While Misty and Kerri sat for an inordinately long time discussing their loss, April and Jen stared at each other on the sideline and wondered what just happened. “April and I vibed. We both felt it. So we made some hard phone calls to both of our partners and joined forces.”
Thus began one of the greatest duos in American history. “From the offset, our chemistry was right. We had mutual friends and had a blast on and off the court. Sometimes being so good off the court doesn’t translate into greatness on the court. But it did for us. And when you have that fun off the court, it’s the most beautiful combination you can find.
“We’re both down for adventures and dancing; we’d have costume parties on the road, go sightseeing, read in cute coffee shops in every city we visited. We really lived the life, soaking up every minute of the honor of being a professional volleyball player.
“Of course, some of that could have been to our detriment. Maybe we went out too much. Maybe I let my love of volleyball cloud the fact that I needed to treat it as more of a job to get better. Maybe we could have won a lot more tournaments if we weren’t like that. But damn, those years were so fun.”
Though they had a blast together off the court, April brought out the best in Jen as a player. Coach Jeff Conover, whom they hired after missing out on qualifying for the 2008 Olympics, also helped tremendously. “I am admittedly not very coachable, and that’s what needed to change. The only way I learn something is if I do it on my own. But Jeff was so good for us, and April and I need the same kind of communication and coaching styles.”

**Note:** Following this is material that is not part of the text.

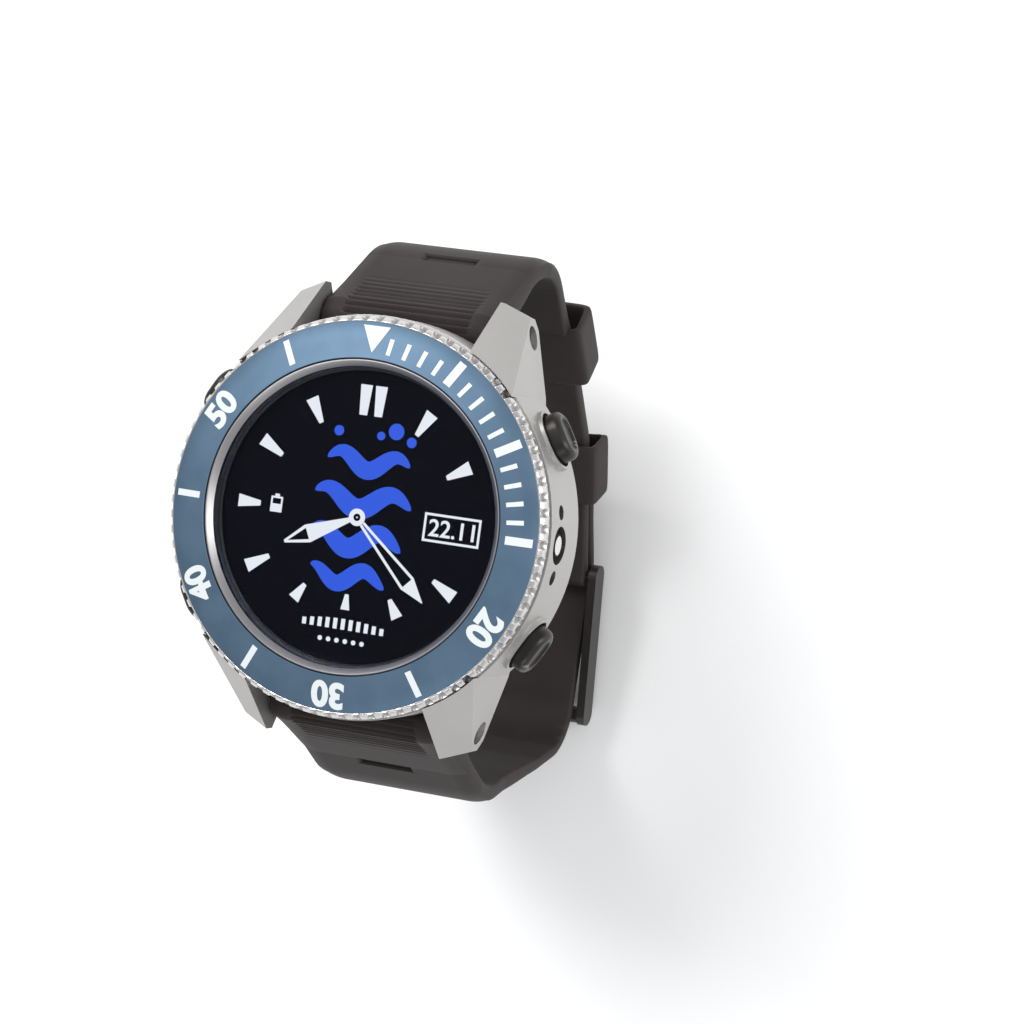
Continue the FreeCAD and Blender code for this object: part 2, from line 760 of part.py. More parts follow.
def keeper_fixed():
    """An empty hoop moulded on the sides of the upper leaf, open towards the wrist."""
    s0 = fixed_keeper_at - fixed_keeper_length / 2
    s1 = fixed_keeper_at + fixed_keeper_length / 2
    low = -strap_t / 2
    roof = strap_t / 2 + tail_t + 2 * keeper_gap
    top = roof + keeper_wall
    half = keeper_w / 2
    outer = plate_x([at_bend(s0, low), at_bend(s1, low), at_bend(s1, strap_t / 2),
                     at_bend(s1 - fixed_keeper_bevel, top), at_bend(s0, top)], -half, half)
    window = plate_x([at_bend(s0 - past, low - past), at_bend(s1 + past, low - past),
                      at_bend(s1 + past, roof), at_bend(s0 - past, roof)], -back_half_width, back_half_width)
    return one_solid(outer.cut(window))


def buckle_frame():
    """Two side plates joined by the end bar that the tang rests on."""
    half = buckle_w / 2
    u_end = buckle_length - buckle_tail
    corners = [at_buckle(-buckle_tail, buckle_inner_n), at_buckle(u_end, buckle_inner_n),
               at_buckle(u_end, buckle_outer_n), at_buckle(-buckle_tail, buckle_outer_n)]
    plates = []
    for side in (1, -1):
        x0, x1 = sorted((side * (half - buckle_plate_t), side * half))
        plate = plate_x(corners, x0, x1)
        across = [edge for edge in plate.Edges
                  if abs(edge.Vertexes[0].Point.x - edge.Vertexes[-1].Point.x) > buckle_plate_t / 2]
        plates.append(plate.makeFillet(buckle_corner, across))
    u_bar = u_end - buckle_end_bar_l
    bevel = buckle_end_bar_l / 4
    rim = [at_buckle(u_bar, buckle_end_bar_n), at_buckle(u_end - bevel, buckle_end_bar_n),
           at_buckle(u_end, buckle_end_bar_n + bevel), at_buckle(u_end - bevel, buckle_outer_n - bevel),
           at_buckle(u_end - 2 * bevel, buckle_outer_n), at_buckle(u_bar, buckle_outer_n)]
    end_bar = plate_x(rim, -half + buckle_rim_in, half - buckle_rim_in)
    hole_half = half - buckle_bar_end
    return one_solid(fused(plates[0], plates[1], end_bar).cut(
        bar_along_x(buckle_bar_r, -hole_half, hole_half, *buckle_pivot)))


def buckle_tang():
    """A flat tongue from its eye round the pivot to its tip on the end bar."""
    half = tang_w / 2
    rest_n = buckle_outer_n + tang_rest
    tip_u = buckle_length - buckle_tail
    hump_u = tang_hump_u + tang_hump_l
    tongue = [at_buckle(0, 0), at_buckle(tang_root_u, tang_eye_r - tang_t),
              at_buckle(tang_hump_u, tang_hump_n), at_buckle(hump_u, tang_hump_n),
              at_buckle(tip_u - tang_tip_l, rest_n), at_buckle(tip_u, rest_n),
              at_buckle(tip_u, rest_n + tang_tip_t), at_buckle(tip_u - tang_tip_l, rest_n + tang_t),
              at_buckle(hump_u, tang_hump_n + tang_t), at_buckle(tang_hump_u, tang_hump_n + tang_t),
              at_buckle(tang_t / 2, tang_eye_r)]
    shape = fused(bar_along_x(tang_eye_r, -half, half, *buckle_pivot), plate_x(tongue, -half, half))
    return one_solid(shape.cut(bar_along_x(buckle_bar_r + tang_gap, -half, half, *buckle_pivot)))


# ---------------------------------------------------------------- electronics
def module_frame():
    """A ring that carries the display at the top, the board on a shelf and the battery below."""
    low = frame_bottom_z
    high = display_top_z - display_t - backlight_t
    shelf_low = board_z - frame_shelf_t
    body = ring(frame_r - frame_wall, frame_r, low, high)
    shelf = ring(frame_shelf_r, frame_r - frame_lap, shelf_low, board_z)
    holder_r = battery_r + holder_gap
    holder = ring(holder_r, holder_r + holder_wall, battery_bottom_z, board_z - frame_lap)
    web = box(holder_r + frame_lap, frame_r - frame_lap, -frame_web_w / 2, frame_web_w / 2,
              battery_bottom_z, shelf_low)
    webs = [turned(web, 45 + 90 * k) for k in range(4)]
    body = fused(body, shelf, holder, *webs)
    cutters = [bar_along_x(sensor_r + holder_gap, frame_shelf_r - past, far, 0, port_z)]
    for angle in button_places().values():
        switch_hole = bar_along_x(switch_r + holder_gap, switch_low_r - frame_lap, far, 0, button_z)
        cutters.append(turned(switch_hole, angle))
    return one_solid(body.cut(Part.makeCompound(cutters)))


def circuit_board():
    board = cylinder(board_r, board_z, board_z + board_t)
    half = board_cut_w / 2
    return one_solid(board.cut(box(board_cut_x, far, -half, half, 0, far)))


def chip(x, y, length, width, height):
    """A chip on the board, with its top edges bevelled."""
    low = board_z + board_t
    body = box(x - length / 2, x + length / 2, y - width / 2, y + width / 2, low, low + height)
    top = [edge for edge in body.Edges if all(abs(v.Point.z - low - height) < 1e-6 for v in edge.Vertexes)]
    return body.makeChamfer(chip_edge, top)


# ---------------------------------------------------------------- write the parts
def bar_screws():
    """Slotted heads, two to each strap bar, let into the outer sides of the lugs."""
    screws = []
    outer = bar_screw_x + bar_screw_t
    for sign in (1, -1):
        for side in (1, -1):
            x0, x1 = sorted((side * bar_screw_x, side * outer))
            head = bar_along_x(bar_screw_r, x0, x1, sign * bar_y, bar_z)
            s0, s1 = sorted((side * (outer - bar_slot_w), side * (outer + past)))
            slot = box(s0, s1, sign * bar_y - bar_screw_r, sign * bar_y + bar_screw_r,
                       bar_z - bar_slot_w / 2, bar_z + bar_slot_w / 2)
            screws.append(one_solid(head.cut(slot)))
    return Part.makeCompound(screws)


def write_case():
    save("case_middle", case_middle())
    save("case_back", case_back())
    save("case_back_gasket", ring(gasket_r - gasket_w / 2, gasket_r + gasket_w / 2,
                                  case_bottom_z, case_bottom_z + gasket_t))
    save("case_back_screws", back_screws())
    save("crystal", crystal())
    save("crystal_ring", crystal_ring())
    save("crystal_gasket", ring(crystal_r - crystal_ring_lip, crystal_r,
                                crystal_z - crystal_gasket_t, crystal_z))
    save("bezel_ring", bezel_ring())
    save("bezel_insert", bezel_insert())
    save("bezel_wire", ring(neck_r - wire_w / 2, neck_r + wire_w / 2, wire_z, wire_z + wire_t))
    save("bezel_gasket", ring(neck_r - bezel_gasket_w, neck_r, bezel_gasket_z,
                              bezel_gasket_z + bezel_gasket_t))
    click_top = case_deck_z - click_spring_sink
    save("bezel_click_spring", ring(click_spring_r - click_spring_w / 2, click_spring_r + click_spring_w / 2,
                                    click_top - click_spring_t, click_top))
    sensor_out = port_floor_x - port_web
    save("pressure_port_plug", bar_along_x(port_plug_r, sensor_out, port_plug_x, 0, port_z))
    save("pressure_sensor", bar_along_x(sensor_r - sensor_seal_w, sensor_in_x, sensor_out, 0, port_z))
    save("pressure_sensor_seal", bar_along_x(sensor_r, sensor_out - sensor_seal_t, sensor_out, 0, port_z).cut(
        bar_along_x(sensor_r - sensor_seal_w, sensor_in_x, sensor_out, 0, port_z)))


def write_buttons():
    places = button_places()
    for clock, angle in places.items():
        save("button_cap_" + clock, turned(button_cap(), angle))
        save("button_stem_" + clock, turned(button_stem(), angle))
        save("button_seal_" + clock, turned(button_seal(), angle))
        save("button_spring_" + clock, turned(button_spring(), angle))
    save("button_tubes", Part.makeCompound([turned(button_tube(), angle) for angle in places.values()]))
    save("button_switches", Part.makeCompound([turned(button_switch(), angle) for angle in places.values()]))


def write_strap():
    save("strap_bar_upper", bar_along_x(bar_r, -bar_screw_x, bar_screw_x, *upper_bar))
    save("strap_bar_lower", bar_along_x(bar_r, -bar_screw_x, bar_screw_x, *lower_bar))
    save("strap_bar_screws", bar_screws())
    save("strap_upper_band", band(upper_runs, upper_bar, upper_peak, upper_flex, 1))
    save("strap_lower_band", band(lower_runs, lower_bar, lower_peak, lower_flex, -1))
    save("strap_upper_end", upper_end())
    save("strap_tail", strap_tail())
    save("keeper_fixed", keeper_fixed())
    save("keeper_sliding", keeper_sliding())
    save("buckle_frame", buckle_frame())
    bar_half = buckle_w / 2 - buckle_bar_end
    save("buckle_bar", bar_along_x(buckle_bar_r, -bar_half, bar_half, *buckle_pivot))
    save("buckle_tang", buckle_tang())


def write_electronics():
    display_low = display_top_z - display_t
    save("display_panel", cylinder(display_r, display_low, display_top_z))
    save("display_backlight", cylinder(backlight_r, display_low - backlight_t, display_low))
    save("module_frame", module_frame())
    save("main_board", circuit_board())
    save("processor_chip", chip(3.5, 3.0, 6.0, 6.0, 0.8))
    save("memory_chip", chip(-5.5, 5.0, 4.5, 3.5, 0.7))
    save("radio_module", chip(-4.5, -6.0, 6.5, 5.0, 1.2))
    save("compass_chip", chip(6.0, -6.5, 2.5, 2.5, 0.7))
    save("battery", cylinder(battery_r, battery_bottom_z, battery_bottom_z + battery_t))
    pad_low = battery_bottom_z - battery_pad_t
    save("battery_pad", cylinder(battery_r - battery_pad_in, pad_low, battery_bottom_z))
    save("buzzer_disc", cylinder(buzzer_r, back_t, back_t + buzzer_t, 0, buzzer_y))
    motor_low = battery_bottom_z + motor_lift
    save("vibration_motor", cylinder(motor_r, motor_low, motor_low + motor_t, -motor_x, 0))
    pins = [cylinder(charging_pin_r, charging_pin_sink, back_t + charging_pin_head, *at) for at in pin_places()]
    save("charging_pins", Part.makeCompound(pins))


os.makedirs("parts", exist_ok=True)
write_case()
write_buttons()
write_strap()
write_electronics()
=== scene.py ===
import bmesh
import bpy
from mathutils import Matrix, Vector
import math
import numpy as np


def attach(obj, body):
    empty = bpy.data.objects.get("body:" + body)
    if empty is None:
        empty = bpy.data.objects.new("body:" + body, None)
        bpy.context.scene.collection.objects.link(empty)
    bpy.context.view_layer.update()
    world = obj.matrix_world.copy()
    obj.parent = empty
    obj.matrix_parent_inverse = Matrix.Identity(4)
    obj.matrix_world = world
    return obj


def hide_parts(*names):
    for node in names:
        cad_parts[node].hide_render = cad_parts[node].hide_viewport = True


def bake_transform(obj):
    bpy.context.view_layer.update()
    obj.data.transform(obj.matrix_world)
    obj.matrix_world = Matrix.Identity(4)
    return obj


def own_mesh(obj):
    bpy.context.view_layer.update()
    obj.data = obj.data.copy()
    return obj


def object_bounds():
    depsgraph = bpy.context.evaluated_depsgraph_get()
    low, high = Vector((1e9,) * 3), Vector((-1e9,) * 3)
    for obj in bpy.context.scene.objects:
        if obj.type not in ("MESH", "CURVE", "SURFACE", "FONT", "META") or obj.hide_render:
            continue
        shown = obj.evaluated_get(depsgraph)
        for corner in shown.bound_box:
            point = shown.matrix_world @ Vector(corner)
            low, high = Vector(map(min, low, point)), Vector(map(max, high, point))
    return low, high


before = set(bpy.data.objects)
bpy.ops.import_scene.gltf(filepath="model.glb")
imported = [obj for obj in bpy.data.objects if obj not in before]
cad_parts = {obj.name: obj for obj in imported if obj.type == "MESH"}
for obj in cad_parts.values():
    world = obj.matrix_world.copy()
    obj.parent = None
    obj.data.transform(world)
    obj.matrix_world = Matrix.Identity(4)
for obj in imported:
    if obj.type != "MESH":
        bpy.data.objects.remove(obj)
cad_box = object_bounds()
MM = 0.001


# ---------------------------------------------------------------- middle case
# The case is turned and milled from one block of stainless steel, with its four lugs and the
# guards round the button pockets left standing, and then bead-blasted to an even grey.  Its edges
# are broken by a small bevel that catches the light.
class Value:
    """One output of a node; arithmetic on it adds Math nodes."""

    def __init__(self, finish, socket):
        self.finish = finish
        self.socket = socket

    def maths(self, operation, *values):
        return self.finish.node("Math", {"operation": operation}, *values)

    def __add__(self, other):
        return self.maths("ADD", self, other)

    def __sub__(self, other):
        return self.maths("SUBTRACT", self, other)

    def __rsub__(self, other):
        return self.maths("SUBTRACT", other, self)

    def __mul__(self, other):
        return self.maths("MULTIPLY", self, other)

    def __pow__(self, other):
        return self.maths("POWER", self, other)

    __radd__ = __add__
    __rmul__ = __mul__

    def step(self, low, high):
        """0 below low, 1 above high, and smooth between them."""
        return self.finish.node("MapRange", {"interpolation_type": "SMOOTHSTEP"}, self, low, high, 0.0, 1.0)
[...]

Their game elevated almost instantly. The duo had fun throwing in quick sets all over the court. They were unconventional and hard to predict. Jen got in better shape and started taking the game more seriously alongside April. They bettered each other in that way. April helped Jen become a more serious competitor; Jen helped April see the fun in traveling the world and playing a game for money.
While April enjoyed the fun times off the court, she’s more than willing to totally invest in volleyball – head down, grinding, eye on the prize day in and out. Jen has always needed balance between everyday life and volleyball, so the off-court sightseeing and shenanigans were a welcome distraction for her.

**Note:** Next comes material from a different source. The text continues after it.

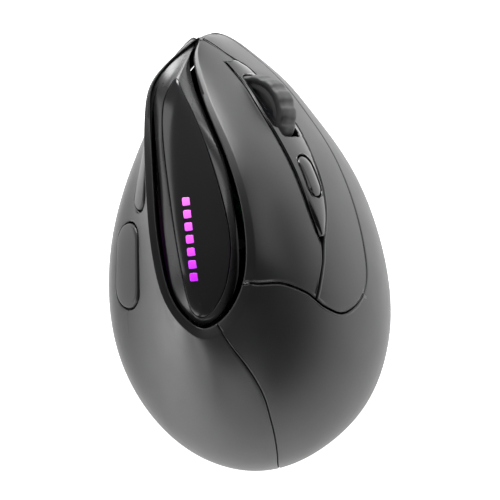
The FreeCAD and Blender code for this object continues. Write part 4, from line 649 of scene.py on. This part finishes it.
RIGHT_COLUMNS = 150
RIGHT_ROWS = 44
right_cr = four_sided(share_out(run(FINGER_EDGE, NOSE_CORNER, CREASE_END), RIGHT_COLUMNS),
                      share_out(run(LOWER_LINE), RIGHT_COLUMNS),
                      share_out(run(FINGER_EDGE, DIVIDER_FRONT, NOSE_CORNER), RIGHT_ROWS)[::-1],
                      share_out(run(FINGER_EDGE, CREASE_END, DIVIDER_REAR), RIGHT_ROWS))
right_index = np.arange(right_cr.shape[0] * right_cr.shape[1]).reshape(right_cr.shape[:2])
# It too keeps more room at the nose, along its lower edge and up the front corner.
right_rim = border(right_index)
rim_clock, rim_rise = right_cr.reshape(-1, 2)[right_rim].T
nose_share = np.clip((1.1 - rim_clock) / 0.3, 0, 1) * np.clip((0.7 - rim_rise) / 0.12, 0, 1)
right_gap = BUTTON_GAP + 3 * PRESS_ROOM * nose_share
right_button = add_plate("right_button_plate", right_cr.reshape(-1, 2), grid_quads(right_index),
                         [(right_rim, right_gap)], "right_click", BUTTON_WALL)
right_button.data.materials.append(soft_touch)
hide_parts("right_button")

# Island: a crowned strip of polished black ABS between the buttons, clipped to the inner frame.
# It has the wheel's slot and, behind it, the oval opening of the resolution button.
FACE = frame_axes(side_point(np.array(2.6), np.array(0.72)),
                  side_point(np.array(1.2), np.array(0.72)) - side_point(np.array(3.6), np.array(0.74)),
                  skin_normal(2.6, 0.72))
ISLAND_LOW = [(0.965, 0.7), (1.12, 0.655), (1.48, 0.63), (2.1, 0.62), (2.43, 0.635), (2.72, 0.655),
              (3.04, 0.675), (3.41, 0.71), (3.69, 0.746)]
ISLAND_HIGH = [(0.925, 0.808), (1.39, 0.782), (1.81, 0.785), (2.69, 0.785), (3.25, 0.783), (3.6, 0.772),
               (3.69, 0.768)]
ISLAND_ROWS, ISLAND_COLUMNS = 26, 170
SLOT_SIZE = (20.8, 7.9)
SLOT_CORNER = 1.4
OVAL_SIZE = (11.4, 5.8)
WHEEL_PLACE = turned(FACE, 17.0, -1.2)
OVAL_PLACE = turned(FACE, -5.0, -0.4)
WHEEL_START, OVAL_START = (1.75, 0.71), (2.85, 0.72)
WHEEL_MARGIN, OVAL_MARGIN = 0.7, 1.0
island_grid = four_sided(share_out(run(ISLAND_LOW), ISLAND_COLUMNS),
                         share_out(run(ISLAND_HIGH), ISLAND_COLUMNS),
                         share_out(run([ISLAND_LOW[0], (0.948, 0.76), ISLAND_HIGH[0]]), ISLAND_ROWS),
                         share_out(run([ISLAND_LOW[-1], ISLAND_HIGH[-1]]), ISLAND_ROWS))
island_index = np.arange(ISLAND_ROWS * ISLAND_COLUMNS).reshape(ISLAND_ROWS, ISLAND_COLUMNS)
island_flat = island_grid.reshape(-1, 2)
island_points = body_skin(island_flat[:, 0], island_flat[:, 1])
slot_block = block_round(island_points, island_index, WHEEL_PLACE, SLOT_SIZE, WHEEL_MARGIN)
oval_block = block_round(island_points, island_index, OVAL_PLACE, OVAL_SIZE, OVAL_MARGIN)
slot_outline = opening(SLOT_SIZE, SLOT_CORNER, 0.0)
oval_outline = opening(OVAL_SIZE, OVAL_SIZE[1] / 2 + SIDE_GAP)
island_openings = [(WHEEL_PLACE, slot_outline, slot_block, WHEEL_START, RIM_SHARES),
                   (OVAL_PLACE, oval_outline, oval_block, OVAL_START, RIM_SHARES)]
island_cr, island_quads, island_rims = open_grid(island_index, island_flat, island_openings)
# The strip is crowned: it rises towards its middle as the share across times the rest.
island_low = np.interp(island_cr[:, 0], *np.array(ISLAND_LOW).T)
island_high = np.interp(island_cr[:, 0], *np.array(ISLAND_HIGH).T)
across = np.clip((island_cr[:, 1] - island_low) / (island_high - island_low), 0, 1)[:, None]
ISLAND_CROWN = 0.5
crown = skin_normal(island_cr[:, 0], island_cr[:, 1]) * ISLAND_CROWN * 4 * across * (1 - across)
island = add_plate("island_strip", island_cr, island_quads,
                   [(border(island_index), BUTTON_GAP)] + [(rim, 0.0) for rim in island_rims],
                   "case", radius=0.3, lift=crown)
# Polished ABS: jet black and mirror smooth but for a very shallow ripple left by the mould.
piano_black = moulded("polished black ABS", "#08080a", "#0a0a0b", 0.09, 0.015, 4.0, 0.002)
island.data.materials.append(piano_black)
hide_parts("wheel_island")


def oval(size, count=32):
    """Points round a bar with round ends, and the nearest place of its centre line to each."""
    radius, half = size[1] / 2, (size[0] - size[1]) / 2
    turn = np.linspace(-math.pi / 2, math.pi / 2, count)
    along = np.linspace(half, -half, count // 2 + 2)[1:-1]
    end = np.column_stack([half + radius * np.cos(turn), radius * np.sin(turn)])
    side = np.column_stack([along, np.full(len(along), radius)])
    way = np.vstack([end, side, -end, -side])
    return way, np.column_stack([np.clip(way[:, 0], -half, half), np.zeros(len(way))])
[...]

Jen also wanted to have kids, something she did in 2014. Jen didn’t imagine returning to the game when she had her daughter. Little did she know – she’d play two more seasons with a new partner. And even less predictable was the two years she spent coaching April and her new partner Alix. Though Jen won’t be traveling to Tokyo with the A-Team (due to Jen’s scheduled family move to the East Coast and the A-Team’s decision to hire a local coach), she helped that powerhouse team become what they are.

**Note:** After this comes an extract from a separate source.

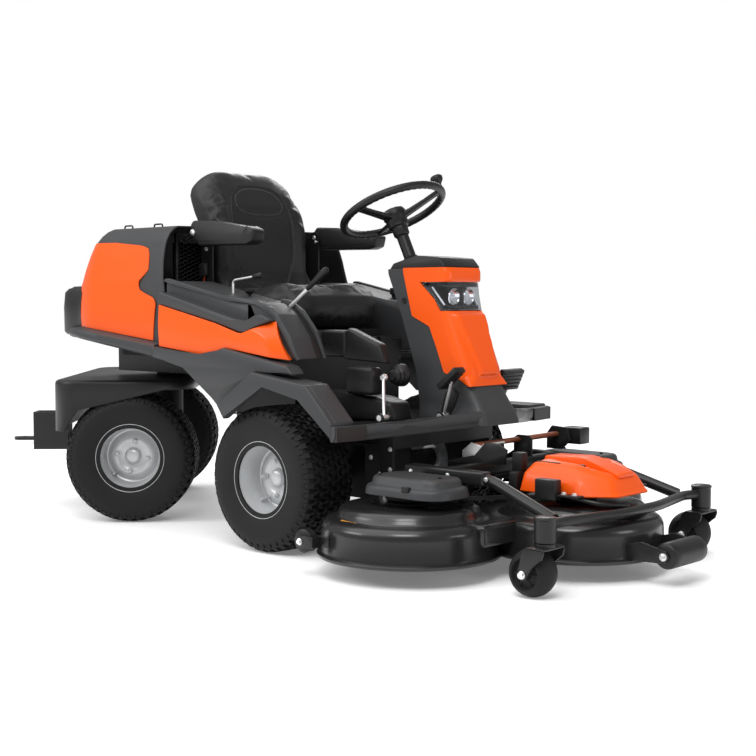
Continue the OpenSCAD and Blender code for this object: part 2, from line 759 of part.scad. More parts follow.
module blade(p, turn) color(silver) translate([p[0], p[1], 0]) {
  translate([0, 0, 74]) cylinder(r = spindle_r, h = pulley_z[1] + 6 - 74);
  translate([0, 0, 74]) cylinder(r = 28, h = 24);
  rotate([0, 0, turn]) intersection() {
    span([-blade_r, -32, 72], [blade_r, 32, 78]);
    translate([0, 0, 60]) cylinder(r = blade_r, h = 30, $fn = 96);
  }
  translate([0, 0, pulley_z[0]]) cylinder(r = pulley_r, h = pulley_z[1] - pulley_z[0]);
}

module blade_centre() blade(spindles[0], 90);
module blade_right() blade(spindles[1], 40);
module blade_left() blade(spindles[2], -40);

module belt_loop(r) hull() for (p = spindles) translate([p[0], p[1]]) circle(r, $fn = 64);

module drive_belt() color(black) translate([0, 0, pulley_z[0] + 1])
  linear_extrude(pulley_z[1] - pulley_z[0] - 2) difference() {
    belt_loop(pulley_r + 0.3 + belt_t);
    belt_loop(pulley_r + 0.3);
  }

cover_z = 232;
cover_side = [[684, 232], [684, 300], [720, 320], [880, 322], [990, 292], [1034, 232]];

module belt_cover() color(orange) {
  difference() {
    intersection() {
      side_slab(cover_side, -148, 148);
      linear_extrude(400) round_rect(684, 1034, -148, 148, 40);
    }
    intersection() {
      translate([0, 0, -4]) side_slab([[688, 200], [688, 300], [722, 320], [878, 322], [986, 292], [1030, 228]],
        -144, 144);
      linear_extrude(400) round_rect(688, 1030, -144, 144, 36);
    }
  }
  for (p = [[700, 0], [960, -118], [960, 118]])
    translate([p[0], p[1], dome_top]) cylinder(r = 8, h = (p[0] > 900 ? 297 : 304) - dome_top);
}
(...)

Coach Jen’s previous experience with April and getting to know Alix quickly helped solidify their partnership and chemistry lightning fast. April and Alix won their first international tournament together, and they’ve been cleaning up ever since. And while Jen won’t be in the stands in Tokyo, charting, scouting, and coaching, she’ll be on the couch with her 4- and 6-year old cheering like hell for her friends.